"""

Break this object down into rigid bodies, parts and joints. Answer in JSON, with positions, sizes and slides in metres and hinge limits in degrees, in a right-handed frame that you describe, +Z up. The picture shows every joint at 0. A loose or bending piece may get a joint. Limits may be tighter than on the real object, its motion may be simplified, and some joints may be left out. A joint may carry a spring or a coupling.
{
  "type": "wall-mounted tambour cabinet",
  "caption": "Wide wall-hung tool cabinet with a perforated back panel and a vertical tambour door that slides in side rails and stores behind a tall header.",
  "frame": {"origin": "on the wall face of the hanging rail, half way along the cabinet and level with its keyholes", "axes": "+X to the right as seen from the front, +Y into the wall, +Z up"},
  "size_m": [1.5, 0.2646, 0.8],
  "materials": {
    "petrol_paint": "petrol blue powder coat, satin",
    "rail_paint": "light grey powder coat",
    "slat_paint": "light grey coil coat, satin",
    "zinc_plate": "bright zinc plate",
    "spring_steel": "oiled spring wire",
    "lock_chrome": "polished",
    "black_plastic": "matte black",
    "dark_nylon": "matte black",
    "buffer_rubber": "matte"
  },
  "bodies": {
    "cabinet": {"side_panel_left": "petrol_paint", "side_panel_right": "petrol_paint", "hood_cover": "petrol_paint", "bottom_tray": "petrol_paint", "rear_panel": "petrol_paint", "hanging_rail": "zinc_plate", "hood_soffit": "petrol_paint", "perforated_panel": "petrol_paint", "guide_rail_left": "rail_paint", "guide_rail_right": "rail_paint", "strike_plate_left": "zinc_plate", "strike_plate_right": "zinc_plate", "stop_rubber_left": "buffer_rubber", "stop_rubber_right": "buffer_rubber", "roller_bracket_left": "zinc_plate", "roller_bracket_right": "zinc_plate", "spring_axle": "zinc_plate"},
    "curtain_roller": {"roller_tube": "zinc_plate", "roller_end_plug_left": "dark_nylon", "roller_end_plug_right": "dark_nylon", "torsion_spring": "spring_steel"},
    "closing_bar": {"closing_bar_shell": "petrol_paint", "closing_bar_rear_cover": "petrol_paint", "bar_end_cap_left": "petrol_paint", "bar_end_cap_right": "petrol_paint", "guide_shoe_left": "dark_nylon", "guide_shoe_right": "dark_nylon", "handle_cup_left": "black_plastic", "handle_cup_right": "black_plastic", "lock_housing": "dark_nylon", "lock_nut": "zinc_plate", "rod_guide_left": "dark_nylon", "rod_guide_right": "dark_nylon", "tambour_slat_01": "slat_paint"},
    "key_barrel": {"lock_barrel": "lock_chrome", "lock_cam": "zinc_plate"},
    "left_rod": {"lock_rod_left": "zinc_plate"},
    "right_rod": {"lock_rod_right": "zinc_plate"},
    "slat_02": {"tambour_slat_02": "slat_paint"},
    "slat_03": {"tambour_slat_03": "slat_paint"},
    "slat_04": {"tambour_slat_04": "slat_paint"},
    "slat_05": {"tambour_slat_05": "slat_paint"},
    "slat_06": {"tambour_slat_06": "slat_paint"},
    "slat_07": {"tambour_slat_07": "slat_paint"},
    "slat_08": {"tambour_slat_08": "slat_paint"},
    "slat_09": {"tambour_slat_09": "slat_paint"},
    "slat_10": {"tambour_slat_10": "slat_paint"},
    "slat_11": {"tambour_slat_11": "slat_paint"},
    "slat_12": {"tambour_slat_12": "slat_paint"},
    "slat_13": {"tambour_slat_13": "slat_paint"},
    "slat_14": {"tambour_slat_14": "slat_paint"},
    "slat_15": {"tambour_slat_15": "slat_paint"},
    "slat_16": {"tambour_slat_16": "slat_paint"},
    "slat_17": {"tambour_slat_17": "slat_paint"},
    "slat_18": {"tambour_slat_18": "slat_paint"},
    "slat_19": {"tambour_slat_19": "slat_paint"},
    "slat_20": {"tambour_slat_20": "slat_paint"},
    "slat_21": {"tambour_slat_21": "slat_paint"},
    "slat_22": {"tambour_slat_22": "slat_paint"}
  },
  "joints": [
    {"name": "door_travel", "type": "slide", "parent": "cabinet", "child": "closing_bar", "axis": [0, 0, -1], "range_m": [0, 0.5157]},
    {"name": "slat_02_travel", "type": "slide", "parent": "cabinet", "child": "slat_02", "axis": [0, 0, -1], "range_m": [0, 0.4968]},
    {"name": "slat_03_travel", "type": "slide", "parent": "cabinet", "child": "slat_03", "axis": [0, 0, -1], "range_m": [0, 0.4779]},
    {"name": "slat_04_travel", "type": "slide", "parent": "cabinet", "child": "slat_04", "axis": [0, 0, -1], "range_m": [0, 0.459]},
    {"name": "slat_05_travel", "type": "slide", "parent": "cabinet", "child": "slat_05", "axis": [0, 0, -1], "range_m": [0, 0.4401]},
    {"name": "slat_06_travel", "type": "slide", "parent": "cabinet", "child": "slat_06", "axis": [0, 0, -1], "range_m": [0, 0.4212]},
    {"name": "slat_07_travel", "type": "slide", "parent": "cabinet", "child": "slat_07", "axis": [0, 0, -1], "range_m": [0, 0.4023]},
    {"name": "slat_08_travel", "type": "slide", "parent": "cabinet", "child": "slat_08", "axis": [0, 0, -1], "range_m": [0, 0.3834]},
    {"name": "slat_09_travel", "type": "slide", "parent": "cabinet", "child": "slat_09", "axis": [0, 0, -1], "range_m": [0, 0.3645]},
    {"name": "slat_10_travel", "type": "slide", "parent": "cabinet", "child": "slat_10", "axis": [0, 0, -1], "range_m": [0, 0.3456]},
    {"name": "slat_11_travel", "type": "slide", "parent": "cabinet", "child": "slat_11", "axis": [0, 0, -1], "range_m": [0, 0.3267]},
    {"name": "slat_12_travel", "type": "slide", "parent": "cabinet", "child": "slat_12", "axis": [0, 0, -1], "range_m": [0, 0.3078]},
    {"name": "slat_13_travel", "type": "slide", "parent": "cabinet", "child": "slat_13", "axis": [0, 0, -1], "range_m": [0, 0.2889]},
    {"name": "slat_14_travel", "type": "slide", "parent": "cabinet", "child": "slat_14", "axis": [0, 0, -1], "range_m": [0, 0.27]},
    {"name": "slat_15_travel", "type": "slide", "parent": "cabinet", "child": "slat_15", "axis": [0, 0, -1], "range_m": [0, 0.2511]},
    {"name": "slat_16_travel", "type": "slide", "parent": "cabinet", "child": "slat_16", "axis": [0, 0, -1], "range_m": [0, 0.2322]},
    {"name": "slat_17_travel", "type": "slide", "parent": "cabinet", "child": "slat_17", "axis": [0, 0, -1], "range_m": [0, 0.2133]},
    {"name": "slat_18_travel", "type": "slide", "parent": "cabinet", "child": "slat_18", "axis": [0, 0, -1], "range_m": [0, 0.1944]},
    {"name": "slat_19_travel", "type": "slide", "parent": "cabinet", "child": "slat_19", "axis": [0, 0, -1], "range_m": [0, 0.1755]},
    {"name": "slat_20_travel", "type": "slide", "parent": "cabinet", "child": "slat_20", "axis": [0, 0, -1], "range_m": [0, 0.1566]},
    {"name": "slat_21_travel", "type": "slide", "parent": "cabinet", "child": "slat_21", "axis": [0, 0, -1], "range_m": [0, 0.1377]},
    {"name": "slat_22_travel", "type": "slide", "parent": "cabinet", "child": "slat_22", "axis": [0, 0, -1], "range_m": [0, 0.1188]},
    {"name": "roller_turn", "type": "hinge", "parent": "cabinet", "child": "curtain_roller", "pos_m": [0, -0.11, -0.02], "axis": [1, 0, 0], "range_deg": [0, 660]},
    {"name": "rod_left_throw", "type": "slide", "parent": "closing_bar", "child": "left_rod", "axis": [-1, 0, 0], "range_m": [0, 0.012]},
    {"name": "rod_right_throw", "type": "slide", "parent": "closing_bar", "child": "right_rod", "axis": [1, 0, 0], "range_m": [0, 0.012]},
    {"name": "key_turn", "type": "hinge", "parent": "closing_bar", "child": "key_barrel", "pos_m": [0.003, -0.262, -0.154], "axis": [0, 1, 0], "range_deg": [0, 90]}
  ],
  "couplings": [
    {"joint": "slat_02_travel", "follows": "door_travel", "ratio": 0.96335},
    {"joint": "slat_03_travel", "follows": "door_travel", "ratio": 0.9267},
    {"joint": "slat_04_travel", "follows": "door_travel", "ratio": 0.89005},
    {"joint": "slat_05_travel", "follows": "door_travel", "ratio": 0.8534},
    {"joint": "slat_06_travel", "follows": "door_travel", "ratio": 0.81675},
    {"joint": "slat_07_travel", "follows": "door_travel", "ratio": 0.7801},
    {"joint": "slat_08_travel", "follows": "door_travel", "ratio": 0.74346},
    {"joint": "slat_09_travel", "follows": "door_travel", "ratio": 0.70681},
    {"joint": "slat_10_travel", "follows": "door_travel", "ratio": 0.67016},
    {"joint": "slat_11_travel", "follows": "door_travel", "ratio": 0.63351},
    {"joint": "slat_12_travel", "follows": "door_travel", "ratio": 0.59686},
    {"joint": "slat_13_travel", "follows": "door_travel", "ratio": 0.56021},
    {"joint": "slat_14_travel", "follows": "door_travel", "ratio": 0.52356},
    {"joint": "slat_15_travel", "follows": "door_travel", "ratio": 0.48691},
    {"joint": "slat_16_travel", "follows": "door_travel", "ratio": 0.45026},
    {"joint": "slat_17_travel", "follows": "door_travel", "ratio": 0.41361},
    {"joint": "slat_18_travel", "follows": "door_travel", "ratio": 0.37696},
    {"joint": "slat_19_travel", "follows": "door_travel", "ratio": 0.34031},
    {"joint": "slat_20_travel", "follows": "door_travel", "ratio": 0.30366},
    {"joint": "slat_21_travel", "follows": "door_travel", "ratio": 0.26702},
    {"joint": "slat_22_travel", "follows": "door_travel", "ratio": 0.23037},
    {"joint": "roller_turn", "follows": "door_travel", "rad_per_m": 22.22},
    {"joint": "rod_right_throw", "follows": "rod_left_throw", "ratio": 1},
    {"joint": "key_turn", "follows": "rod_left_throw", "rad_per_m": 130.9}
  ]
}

"""
"""

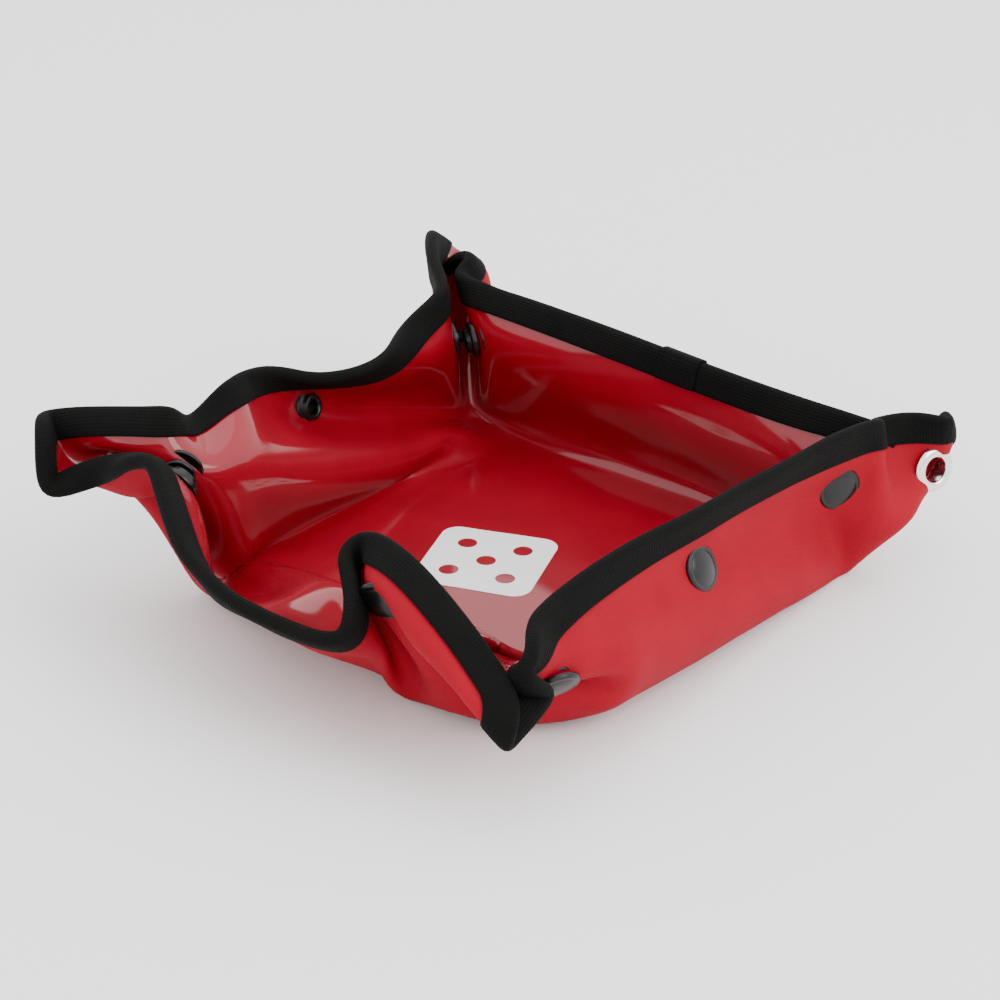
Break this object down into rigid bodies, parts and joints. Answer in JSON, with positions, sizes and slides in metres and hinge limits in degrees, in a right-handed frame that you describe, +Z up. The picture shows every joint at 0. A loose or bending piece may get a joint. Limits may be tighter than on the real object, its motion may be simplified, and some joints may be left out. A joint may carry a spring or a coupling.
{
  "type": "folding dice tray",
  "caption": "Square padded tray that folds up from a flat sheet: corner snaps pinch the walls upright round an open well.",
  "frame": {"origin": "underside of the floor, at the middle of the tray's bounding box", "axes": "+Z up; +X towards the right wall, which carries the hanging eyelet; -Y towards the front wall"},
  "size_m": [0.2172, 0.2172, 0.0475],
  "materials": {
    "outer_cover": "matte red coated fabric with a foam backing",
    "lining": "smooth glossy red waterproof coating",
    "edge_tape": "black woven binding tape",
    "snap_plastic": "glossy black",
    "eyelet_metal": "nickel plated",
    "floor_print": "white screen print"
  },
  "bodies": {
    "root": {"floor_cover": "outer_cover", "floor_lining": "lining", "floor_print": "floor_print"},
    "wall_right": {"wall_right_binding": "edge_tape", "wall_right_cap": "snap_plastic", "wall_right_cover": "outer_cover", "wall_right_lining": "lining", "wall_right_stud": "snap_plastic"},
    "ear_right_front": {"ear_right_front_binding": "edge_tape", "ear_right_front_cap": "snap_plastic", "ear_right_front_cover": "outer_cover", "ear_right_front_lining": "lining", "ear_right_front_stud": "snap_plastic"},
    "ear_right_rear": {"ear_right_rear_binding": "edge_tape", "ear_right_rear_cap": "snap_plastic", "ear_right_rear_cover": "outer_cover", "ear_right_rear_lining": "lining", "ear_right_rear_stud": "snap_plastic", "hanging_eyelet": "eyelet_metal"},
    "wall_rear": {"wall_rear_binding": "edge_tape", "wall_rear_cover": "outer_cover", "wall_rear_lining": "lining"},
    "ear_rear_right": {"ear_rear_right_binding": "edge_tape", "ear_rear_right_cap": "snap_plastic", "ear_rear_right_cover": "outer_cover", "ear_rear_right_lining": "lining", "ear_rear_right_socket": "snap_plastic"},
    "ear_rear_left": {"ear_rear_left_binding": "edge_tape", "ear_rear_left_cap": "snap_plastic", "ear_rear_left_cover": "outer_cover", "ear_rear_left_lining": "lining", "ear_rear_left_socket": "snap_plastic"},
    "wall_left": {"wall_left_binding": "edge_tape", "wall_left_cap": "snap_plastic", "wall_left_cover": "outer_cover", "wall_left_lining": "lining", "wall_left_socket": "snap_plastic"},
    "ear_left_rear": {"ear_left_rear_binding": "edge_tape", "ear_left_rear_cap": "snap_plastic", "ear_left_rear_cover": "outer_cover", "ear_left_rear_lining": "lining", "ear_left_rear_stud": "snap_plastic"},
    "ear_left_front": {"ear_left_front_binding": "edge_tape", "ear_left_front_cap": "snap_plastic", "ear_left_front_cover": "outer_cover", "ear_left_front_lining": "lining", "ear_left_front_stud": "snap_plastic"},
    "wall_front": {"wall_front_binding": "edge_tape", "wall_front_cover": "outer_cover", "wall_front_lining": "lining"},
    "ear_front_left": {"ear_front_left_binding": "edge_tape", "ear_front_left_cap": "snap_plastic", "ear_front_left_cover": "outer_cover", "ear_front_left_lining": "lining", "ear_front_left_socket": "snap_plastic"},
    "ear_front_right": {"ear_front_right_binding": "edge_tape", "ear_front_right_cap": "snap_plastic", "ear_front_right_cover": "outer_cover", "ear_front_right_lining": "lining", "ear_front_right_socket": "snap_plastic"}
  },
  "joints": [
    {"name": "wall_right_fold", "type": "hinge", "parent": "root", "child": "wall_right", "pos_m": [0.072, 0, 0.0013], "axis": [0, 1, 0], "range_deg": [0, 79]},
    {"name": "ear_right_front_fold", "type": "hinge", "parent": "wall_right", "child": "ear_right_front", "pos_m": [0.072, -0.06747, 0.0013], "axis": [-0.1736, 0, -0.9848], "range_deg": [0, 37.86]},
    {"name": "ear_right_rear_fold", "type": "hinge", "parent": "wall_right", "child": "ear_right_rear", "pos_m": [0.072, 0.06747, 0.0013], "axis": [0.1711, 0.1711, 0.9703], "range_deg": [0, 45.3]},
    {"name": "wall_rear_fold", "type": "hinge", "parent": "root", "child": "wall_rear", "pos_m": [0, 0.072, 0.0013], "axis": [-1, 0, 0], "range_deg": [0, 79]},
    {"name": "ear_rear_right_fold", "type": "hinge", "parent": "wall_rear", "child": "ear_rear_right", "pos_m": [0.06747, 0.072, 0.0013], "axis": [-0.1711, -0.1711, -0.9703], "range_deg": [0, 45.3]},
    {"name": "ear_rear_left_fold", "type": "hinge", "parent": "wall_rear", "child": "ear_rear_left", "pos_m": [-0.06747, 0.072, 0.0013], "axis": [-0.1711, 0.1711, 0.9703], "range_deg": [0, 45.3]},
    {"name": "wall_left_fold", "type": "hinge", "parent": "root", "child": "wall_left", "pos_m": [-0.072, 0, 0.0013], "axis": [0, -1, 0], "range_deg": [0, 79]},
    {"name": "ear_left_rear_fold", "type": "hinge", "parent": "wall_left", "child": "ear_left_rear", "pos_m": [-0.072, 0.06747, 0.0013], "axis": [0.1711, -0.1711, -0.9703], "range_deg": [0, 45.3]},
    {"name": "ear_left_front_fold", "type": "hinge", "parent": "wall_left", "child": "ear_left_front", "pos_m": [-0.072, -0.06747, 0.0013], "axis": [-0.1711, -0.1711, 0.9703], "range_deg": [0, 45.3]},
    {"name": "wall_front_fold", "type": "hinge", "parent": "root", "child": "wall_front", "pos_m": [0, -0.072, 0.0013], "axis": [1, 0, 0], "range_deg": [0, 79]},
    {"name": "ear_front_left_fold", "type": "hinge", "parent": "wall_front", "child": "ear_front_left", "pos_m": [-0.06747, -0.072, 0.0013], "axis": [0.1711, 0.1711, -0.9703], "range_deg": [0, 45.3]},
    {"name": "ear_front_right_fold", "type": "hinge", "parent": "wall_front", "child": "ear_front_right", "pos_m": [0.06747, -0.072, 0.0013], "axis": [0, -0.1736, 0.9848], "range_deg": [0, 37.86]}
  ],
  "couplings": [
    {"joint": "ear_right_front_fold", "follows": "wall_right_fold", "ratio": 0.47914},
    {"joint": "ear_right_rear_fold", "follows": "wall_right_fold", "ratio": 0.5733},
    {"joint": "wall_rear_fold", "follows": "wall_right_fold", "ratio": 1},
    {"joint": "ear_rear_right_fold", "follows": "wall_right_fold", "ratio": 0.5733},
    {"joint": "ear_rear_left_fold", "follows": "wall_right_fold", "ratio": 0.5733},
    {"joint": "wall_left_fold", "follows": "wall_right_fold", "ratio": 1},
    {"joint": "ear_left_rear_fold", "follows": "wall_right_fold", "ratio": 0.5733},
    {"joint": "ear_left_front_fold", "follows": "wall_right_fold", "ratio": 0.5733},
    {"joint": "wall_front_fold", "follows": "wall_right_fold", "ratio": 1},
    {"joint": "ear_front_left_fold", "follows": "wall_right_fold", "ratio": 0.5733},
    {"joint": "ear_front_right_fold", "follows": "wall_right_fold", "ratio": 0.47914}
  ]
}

"""

Copy out every line in the listing where the word "that" appears.

■ OUTPUT FOR THIS TASK ■
Break this object down into rigid bodies, parts and joints. Answer in JSON, with positions, sizes and slides in metres and hinge limits in degrees, in a right-handed frame that you describe, +Z up. The picture shows every joint at 0. A loose or bending piece may get a joint. Limits may be tighter than on the real object, its motion may be simplified, and some joints may be left out. A joint may carry a spring or a coupling.
  "caption": "Wide wall-hung tool cabinet with a perforated back panel and a vertical tambour door that slides in side rails and stores behind a tall header.",
Break this object down into rigid bodies, parts and joints. Answer in JSON, with positions, sizes and slides in metres and hinge limits in degrees, in a right-handed frame that you describe, +Z up. The picture shows every joint at 0. A loose or bending piece may get a joint. Limits may be tighter than on the real object, its motion may be simplified, and some joints may be left out. A joint may carry a spring or a coupling.
  "caption": "Square padded tray that folds up from a flat sheet: corner snaps pinch the walls upright round an open well.",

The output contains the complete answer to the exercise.